No último tópico, o documento aborda o caso Twitter Files Brasil e suas consequências, envolvendo o confronto entre Moraes e o empresário Elon Musk, dono da plataforma X e da Starlink.
As acusações incluem, além do desligamento do X que afetou 22 milhões de usuários, o bloqueio de contas bancárias da Starlink para pagamento de multas impostas à plataforma e supostas ilegalidades no processo de intimação, por meio de postagem na própria plataforma. Por fim, a aplicação de multa desproporcional de R$ 50 mil a quem utilizar VPN para acessar o X é descrita como reprovável.

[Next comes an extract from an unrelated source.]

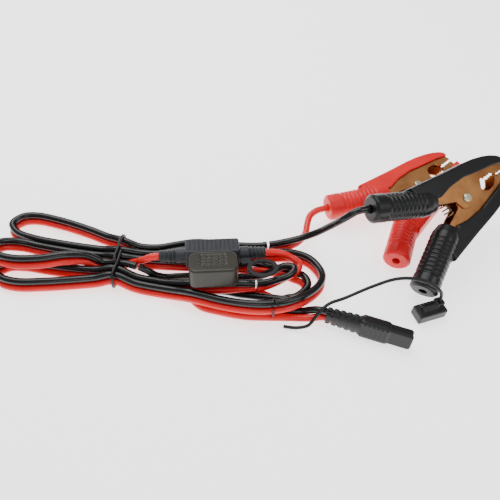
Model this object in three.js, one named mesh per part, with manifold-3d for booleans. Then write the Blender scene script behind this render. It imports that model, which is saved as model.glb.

Avanço do impeachment contra Moraes dependerá da política
Com uma justificativa abrangente e vários exemplos, a expectativa é que o processo não seja visto como precipitado ou superficial. Apesar disso, os parlamentares entendem que o andamento do impeachment contra Moraes dependerá mais do contexto político do que da força técnica e jurídica das alegações.
Pacheco enfatizou que a posição do presidente do Senado é muito mais ampla, o que “pressupõe institucionalidade e busca de estabilidade”. Ele disse ao grupo que decisões, como a abertura de processo de impeachment contra um ministro do Supremo Tribunal Federal, devem ser tomadas com “bases técnicas, jurídicas e, obviamente, com critérios políticos”.
“Nunca houve impeachment de ministro do STF no Brasil ao longo da existência do Senado, da Câmara dos Deputados e do STF. Pressupõe naturalmente uma avaliação técnica, mas há também um critério político”, destacou.
O senador afastado Eduardo Girão (Novo-CE) disse que “não há como o Senado fechar os olhos” ao pedido de impeachment, pois seria uma “desmoralização sem precedentes”.
“Não há mais ânimo para votar nenhuma outra matéria nesta Casa. O clima está contaminado, chegamos ao fundo do poço. Ou nós, juntos, de forma ordeira e pacífica, defendemos a Constituição ou teremos uma ditadura avançando de tal forma que o futuro dos nossos filhos e netos será insustentável”, completou Girão.
Da mesma forma, o senador Marcos Rogério (PL-RO) argumentou que o Senado deve cumprir seu “papel constitucional de coibir abusos ou esses abusos comprometerão ainda mais a democracia”.